The more sophisticated of these businesses might have a couple of tables or stools and bigger menus – offering full meals for as little as US$2.
As we’d discover later on the Ruta Mala, if there’s one go-to reliable food item in Cuba, it’s the bread roll. Baked fresh each day and available with cheese, ham, or if you’re splashing out, both. Other options included omelette, or cheese with a slab of guayaba paste. They became a staple on the Ruta Mala.
People generally can’t afford to buy bottled soft drinks here, so these and fresh juices are most commonly sold by the glass from a hole-in-the-wall for a few cents. The vendor always has a bowl of soapy water to wash the glass for the next person. It’s rare to see commercial glasses too – nearly every time we bought a drink it was served in a sawn off beer bottle.
People in Havana were a fascinating mix with latinos, mulatos (afro-caribbean), whites and everything in between.
Havana’s socialist heart is the Plaza de la Revolución – a wide open and featureless plaza surrounded by austere monuments and buildings that leave you under no illusion as to the country’s influences for the past 50 years.
Below left, the Ministerio de las Fuerzas Armadas Revolucionarias (Ministry of the Revolutionary Armed Forces) and right, the Memorial José Martí. Martí was a political theorist and writer, acknowledged for spearheading Cuba’s independence movement and promoting the treat of Spanish and US expansionism into Cuba. He became a figurehead of the Castro administration.

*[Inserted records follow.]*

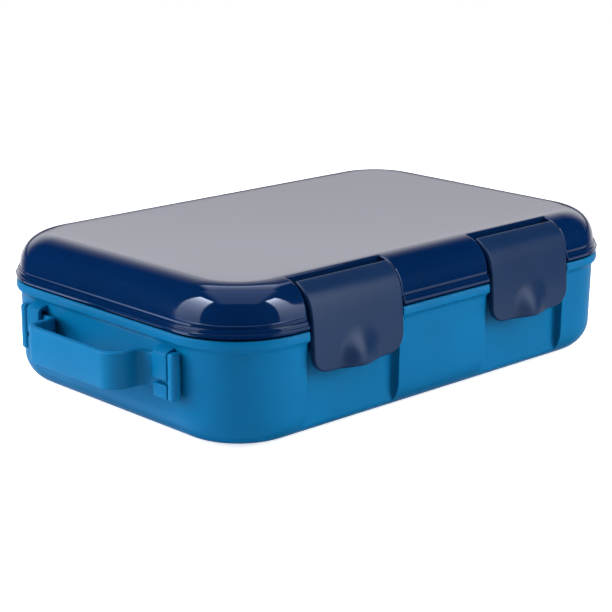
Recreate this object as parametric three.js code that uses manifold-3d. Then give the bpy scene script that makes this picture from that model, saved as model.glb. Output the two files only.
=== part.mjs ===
// Bento lunch box: tub, hinged lid with two front latches, end handle, lift-out tray.
// Millimetres, +Z up, front (latches) towards -Y, handle on the -X end.
// Origin: centre of the underside of the tub.
import * as THREE from 'three';
import { mergeVertices } from 'three/addons/utils/BufferGeometryUtils.js';
import Module from 'manifold-3d';

const wasm = await Module();
wasm.setup();

// ---------- driving dimensions ----------
const HALF_LENGTH = 120;
const HALF_WIDTH = 81.25;
const RIM_CORNER = 33.8;
const GAP = 0.3;

const TUB_TOP = 45.3;
const TUB_WALL = 2.2;
const TUB_FLOOR = 2.5;
const WALL_INSET = 1.8;
const WALL_DRAFT = 1.0;
const BOTTOM_RADIUS = 12.4;
const RIM_BAND_BOTTOM = 42.4;
const RIM_FILLET = 2;
const LEDGE_Z = 43;
const LEDGE_INSET = 2.4;

const LID_BOTTOM = TUB_TOP + GAP;
const LID_TOP = 64.6;
const LID_WALL = 2;
const LID_END_WALL = 3.5;
const BEAD_TOP = 48.5;
const SHOULDER_FOOT = 1.6;
const SHOULDER_RUN = 16.6;
const SHOULDER_POWER = 2 / 2.38;

const LATCH_X = 52.25;
const LATCH_WIDTH = 51;
const LATCH_THICKNESS = 2.4;
const LATCH_BOTTOM = 27.6;
const LATCH_CORNER = 7.5;
const LATCH_BOW = 0.8;
const LIP_WIDTH = 26;
const LIP_HEIGHT = 17.5;
const LIP_REACH = 4;
const LATCH_PIVOT = { y: -71.6, z: 59.3 };
const LATCH_PIN_RADIUS = 1;
const LATCH_BARREL_RADIUS = 2.4;

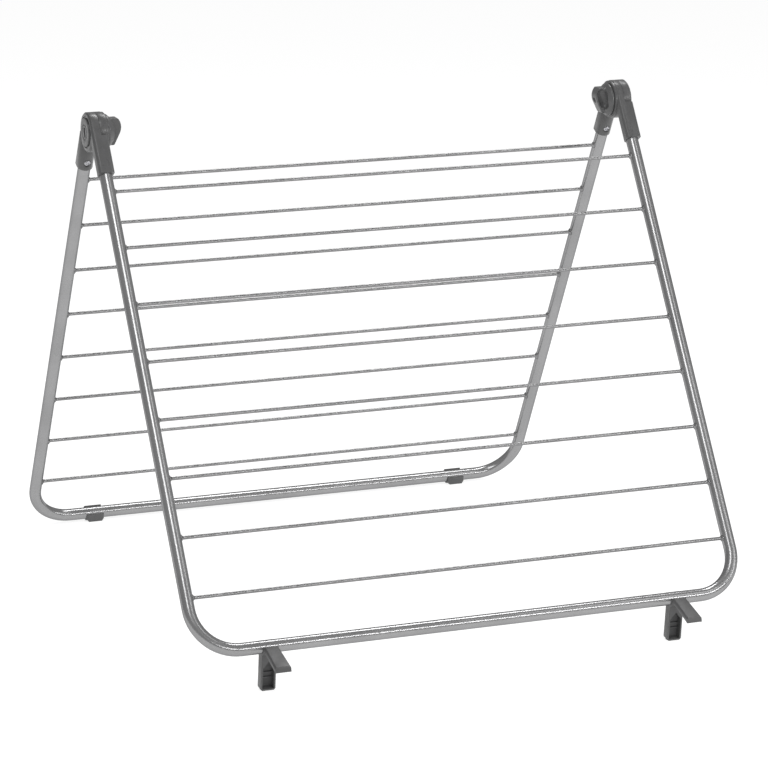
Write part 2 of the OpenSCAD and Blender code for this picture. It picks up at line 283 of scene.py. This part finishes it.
def dress_nodes():
    give([f"{f}_frame_tube" for f in FRAMES], frame_paint)
    # The rods get the darker copy of the silver paint, which is painted shade.
    give([f"{f}_rod_{i}" for f in FRAMES for i in ROD_NUMBERS], rod_paint)
    give([f"{f}_arm_{s}" for f in FRAMES for s in SIDES], hinge_plastic)
    give([f"clamp_knob_{s}" for s in SIDES], knob_plastic)
    give([f"{kind}_foot_{s}" for kind in ("hook", "clip") for s in SIDES], foot_plastic)
    give([f"tube_screw_{f}_{s}" for f in FRAMES for s in SIDES],
         plated_metal("screw_chrome", (0.48, 0.48, 0.5), 0.22, 900))
    give([f"clamp_{kind}_{s}" for kind in ("bolt", "washer") for s in SIDES],
         plated_metal("zinc_steel", (0.55, 0.56, 0.58), 0.3, 1200))
    give([f"knob_insert_{s}" for s in SIDES],
         plated_metal("insert_brass", (0.72, 0.52, 0.24), 0.3, 1500))


# ---------------------------------------------------------------- detailed pieces
ARM_EDGE = mm(0.5)
FOOT_EDGE = mm(0.45)
EDGE_SEGMENTS = 2
BEVEL_OVER = 28  # degrees between two faces
SHARP_OVER = 35
KNOB_VOXEL = mm(0.4)
KNOB_SOFTENING = 5


def new_piece(name, mesh, body, material):
    piece = bpy.data.objects.new(name, mesh)
    bpy.context.scene.collection.objects.link(piece)
    mesh.materials.clear()
    mesh.materials.append(material)
    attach(piece, body)
    return piece


def clean_copy(node, name):
    """The node's mesh with its seams closed and its flat faces whole, without stored normals."""
    mesh = bpy.data.meshes.new(name)
    bm = bmesh.new()
    bm.from_mesh(nodes[node].data)
    bmesh.ops.remove_doubles(bm, verts=bm.verts, dist=mm(0.005))
    flat = math.radians(0.6)
    bmesh.ops.dissolve_limit(bm, angle_limit=flat, verts=bm.verts, edges=bm.edges)
    bm.to_mesh(mesh)
    bm.free()
    return mesh


def apply_modifiers(piece, sharp_over):
    """Leaves the modified shape as the piece's own mesh, smooth except at edges over an angle."""
    shape = piece.evaluated_get(bpy.context.evaluated_depsgraph_get())
    mesh = bpy.data.meshes.new_from_object(shape)
    piece.modifiers.clear()
    piece.data = mesh
    mesh.shade_smooth()
    mesh.set_sharp_from_angle(angle=math.radians(sharp_over))


def moulded_piece(node, material, edge):
    """Stands for a plastic CAD node, with the small edge radius that a moulding has."""
    name = f"{node}_moulding"
    piece = new_piece(name, clean_copy(node, name), body_of(node), material)
    bevel = piece.modifiers.new("edge_radius", "BEVEL")
    bevel.width = edge
    bevel.segments = EDGE_SEGMENTS
    bevel.limit_method = "ANGLE"
    bevel.angle_limit = math.radians(BEVEL_OVER)
    bevel.use_clamp_overlap = True
    apply_modifiers(piece, SHARP_OVER)
    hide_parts(node)


def add_mouldings():
    for side in SIDES:
        for name in FRAMES:
            moulded_piece(f"{name}_arm_{side}", hinge_plastic, ARM_EDGE)
        for kind in ("hook", "clip"):
            moulded_piece(f"{kind}_foot_{side}", foot_plastic, FOOT_EDGE)


def add_knobs():
    """Knobs with softly rounded edges and hollow, smooth all over."""
    for side in SIDES:
        node = f"clamp_knob_{side}"
        name = f"{node}_moulding"
        piece = new_piece(name, clean_copy(node, name), body_of(node), knob_plastic)
        remesh = piece.modifiers.new("even_mesh", "REMESH")
        remesh.mode = "VOXEL"
        remesh.voxel_size = KNOB_VOXEL
        soften = piece.modifiers.new("soft_edges", "SMOOTH")
        soften.factor = 0.5
        soften.iterations = KNOB_SOFTENING
        apply_modifiers(piece, 180)
        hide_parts(node)


# A weld's outline in millimetres: how far along the rod from the tube's inner side, how far out
WELD_PROFILE = [(-1, 2.1), (0.1, 1.9), (0.6, 1.2), (1.1, 0.6), (1.8, 0.15), (2.1, -0.2)]
WELD_SEGMENTS = 20


def weld_ring(bm, place, side, rod_r, seed):
    """A slightly lumpy fillet of weld round a rod's end, on the tube's inner side."""
    rings = []
    for along, out in WELD_PROFILE:
        ring = []
        for i in range(WELD_SEGMENTS):
            turn = 2 * math.pi * i / WELD_SEGMENTS
            lump = 1 + 0.1 * math.sin(2 * turn + seed) + 0.07 * math.sin(5 * turn + 2.3 * seed)
            reach = rod_r + mm(out) * lump
            ring.append(bm.verts.new((
                place.x - side * mm(along),
                place.y + reach * math.cos(turn),
                place.z + reach * math.sin(turn),
            )))
        rings.append(ring)
    for near, far in zip(rings, rings[1:]):
        for i in range(WELD_SEGMENTS):
            after = (i + 1) % WELD_SEGMENTS
            bm.faces.new((near[i], near[after], far[after], far[i]))
    bm.faces.new(rings[0])
    bm.faces.new(rings[-1][::-1])


def add_welds():
    """One piece a frame: the welds at both ends of its rods."""
    for name in FRAMES:
        low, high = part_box(f"{name}_frame_tube")
        leg_inside = (high.x - low.x) / 2 - TUBE_D
        middle = (high.x + low.x) / 2
        bm = bmesh.new()
        for i in ROD_NUMBERS:
            low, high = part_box(f"{name}_rod_{i}")
            rod_r = (high.z - low.z) / 2
            for side in (-1, 1):
                place = (low + high) / 2
                place.x = middle + side * leg_inside
                weld_ring(bm, place, side, rod_r, 1.7 * i + side)
        bmesh.ops.recalc_face_normals(bm, faces=bm.faces)
        mesh = bpy.data.meshes.new(f"{name}_rod_welds")
        bm.to_mesh(mesh)
        bm.free()
        mesh.shade_smooth()
        new_piece(mesh.name, mesh, f"{name}_frame", rod_paint)


add_camera()
add_floor()
add_studio()
frame_paint = silver_paint("frame_paint", 0.36)
# Painted shade: the rods and their welds use the frame's silver paint darkened from 0.36 to 0.28, so the thin rods
# come out darker under the softboxes' streaks.
rod_paint = silver_paint("rod_paint", 0.28)
hinge_plastic = moulded_plastic("hinge_plastic", 0.082, 0.32)
knob_plastic = moulded_plastic("knob_plastic", 0.085, 0.3)
foot_plastic = moulded_plastic("foot_plastic", 0.084, 0.45)
dress_nodes()
add_mouldings()
add_knobs()
add_welds()
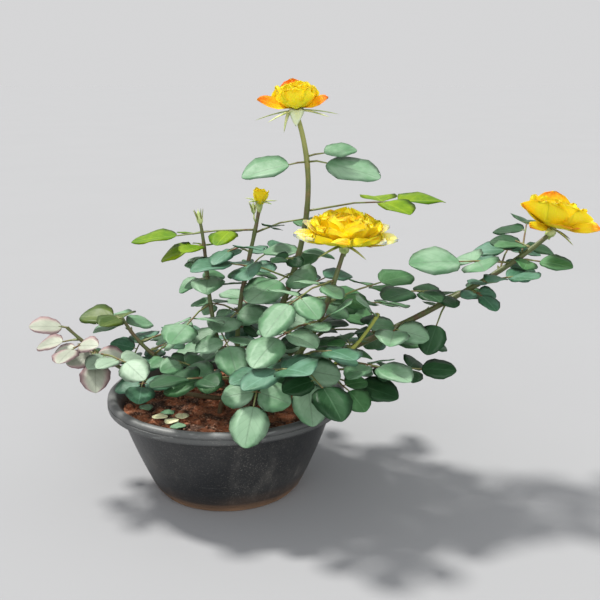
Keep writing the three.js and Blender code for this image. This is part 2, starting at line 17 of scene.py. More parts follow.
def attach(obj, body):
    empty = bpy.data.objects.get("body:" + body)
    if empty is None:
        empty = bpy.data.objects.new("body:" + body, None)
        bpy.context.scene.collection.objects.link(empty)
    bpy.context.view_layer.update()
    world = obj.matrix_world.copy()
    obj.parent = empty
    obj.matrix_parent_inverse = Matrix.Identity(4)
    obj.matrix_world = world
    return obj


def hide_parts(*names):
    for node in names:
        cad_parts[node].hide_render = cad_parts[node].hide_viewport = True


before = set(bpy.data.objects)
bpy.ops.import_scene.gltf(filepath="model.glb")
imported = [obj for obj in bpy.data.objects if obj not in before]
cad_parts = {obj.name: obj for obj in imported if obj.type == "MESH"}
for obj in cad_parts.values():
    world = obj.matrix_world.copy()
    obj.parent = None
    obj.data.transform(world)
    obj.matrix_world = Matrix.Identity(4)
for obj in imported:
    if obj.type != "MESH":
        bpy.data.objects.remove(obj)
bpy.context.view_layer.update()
cane_nodes = sorted(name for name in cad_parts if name.endswith("_cane"))
shoot_nodes = sorted(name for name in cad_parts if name.endswith("_shoot"))

# %% [markdown]
# ## Camera
#
# The photograph looks a little down on the pot. Its rim shows as an ellipse whose flatness gives
# the camera's tilt, and the rim's width gives the distance. One fit of the rim, wall and foot
# gave these numbers. The focal length is kept in pixels, as the fit found it.

# %% Camera at the photograph's angle
CAMERA_PLACE = (0.082, -0.972, 0.472)
CAMERA_TILT = 75.17
FOCAL_PIXELS = 917
FRAME_PIXELS = 600
SENSOR_WIDTH = 36

bpy.ops.object.camera_add(location=CAMERA_PLACE, rotation=(radians(CAMERA_TILT), 0, 0))
camera = bpy.context.object
camera.data.sensor_width = SENSOR_WIDTH
camera.data.lens = SENSOR_WIDTH * FOCAL_PIXELS / FRAME_PIXELS
bpy.context.scene.camera = camera
print("lens", round(camera.data.lens, 2), "mm")

# %% [markdown]
# ## Shader maths as plain sums
#
# A finish is a small network of nodes. Wiring it by hand hides the idea, so one class wraps a
# socket and lets Python's own signs add the Math nodes. Every other node comes from one method
# that takes its type, its settings and what goes into its sockets.

# %% A wrapped socket, and a finish that makes nodes
class Wire:
    """An output socket that can stand in a sum."""

    def __init__(self, finish, socket):
        self.finish = finish
        self.socket = socket

    def math(self, operation, *values):
        return self.finish.node("ShaderNodeMath", {"operation": operation}, dict(enumerate(values)))

    def __add__(self, other):
        return self.math("ADD", self, other)

    def __sub__(self, other):
        return self.math("SUBTRACT", self, other)

    def __mul__(self, other):
        return self.math("MULTIPLY", self, other)

    def __rsub__(self, other):
        return self.math("SUBTRACT", other, self)

    def __abs__(self):
        return self.math("ABSOLUTE", self)

    __radd__, __rmul__ = __add__, __mul__

    def wave(self):
        """0 to 1 and back, once for each whole number."""
        return self.math("PINGPONG", self, 0.5) * 2

    def from_to(self, low, high):
        """0 at low and 1 at high, with soft ends."""
        settings = {"interpolation_type": "SMOOTHSTEP"}
        return self.finish.node("ShaderNodeMapRange", settings, {"Value": self, 1: low, 2: high})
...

Havana’s former shopping districts and hangouts of the elite are a fascinating place to visit today. Old 1950s signage decorates shop fronts and the retail outlets remind me of Wellington’s Cuba Street in the 1970s. Except these days these once glorious department stores, haberdasheries and tailors are now selling soap, tools, plumbing parts, aluminium coffee makers and cheap pots and pans.
A cabinet that once probably stocked high end consumer items devoted to toothbrushes.
After the eye opening experience of Havana we were looking forward to getting out and seeing what the rest of Cuba was about.